▼

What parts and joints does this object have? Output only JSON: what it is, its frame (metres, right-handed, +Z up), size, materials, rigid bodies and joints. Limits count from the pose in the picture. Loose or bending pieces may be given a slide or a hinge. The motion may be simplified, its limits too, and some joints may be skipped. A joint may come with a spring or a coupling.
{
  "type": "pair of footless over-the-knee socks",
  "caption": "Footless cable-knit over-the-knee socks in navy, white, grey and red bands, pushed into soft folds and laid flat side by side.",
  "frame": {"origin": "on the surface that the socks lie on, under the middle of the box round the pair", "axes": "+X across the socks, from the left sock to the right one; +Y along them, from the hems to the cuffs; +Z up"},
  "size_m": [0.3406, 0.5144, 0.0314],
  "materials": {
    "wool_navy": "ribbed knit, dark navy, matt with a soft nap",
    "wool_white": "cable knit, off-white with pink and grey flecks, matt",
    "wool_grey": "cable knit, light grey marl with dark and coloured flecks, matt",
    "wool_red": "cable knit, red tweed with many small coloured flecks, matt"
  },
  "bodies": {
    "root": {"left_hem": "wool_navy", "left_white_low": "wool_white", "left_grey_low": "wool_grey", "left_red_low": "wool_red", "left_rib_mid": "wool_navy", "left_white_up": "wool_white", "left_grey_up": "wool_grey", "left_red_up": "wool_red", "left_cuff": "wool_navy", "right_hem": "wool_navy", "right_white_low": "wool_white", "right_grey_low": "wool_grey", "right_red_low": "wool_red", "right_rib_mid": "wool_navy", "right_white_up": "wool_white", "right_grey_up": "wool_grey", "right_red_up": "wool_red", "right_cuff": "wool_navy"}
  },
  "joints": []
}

▲

> [Exercise instructions] Say how many lines above hold the word "joints", giving only the count.

> [Written solution] 2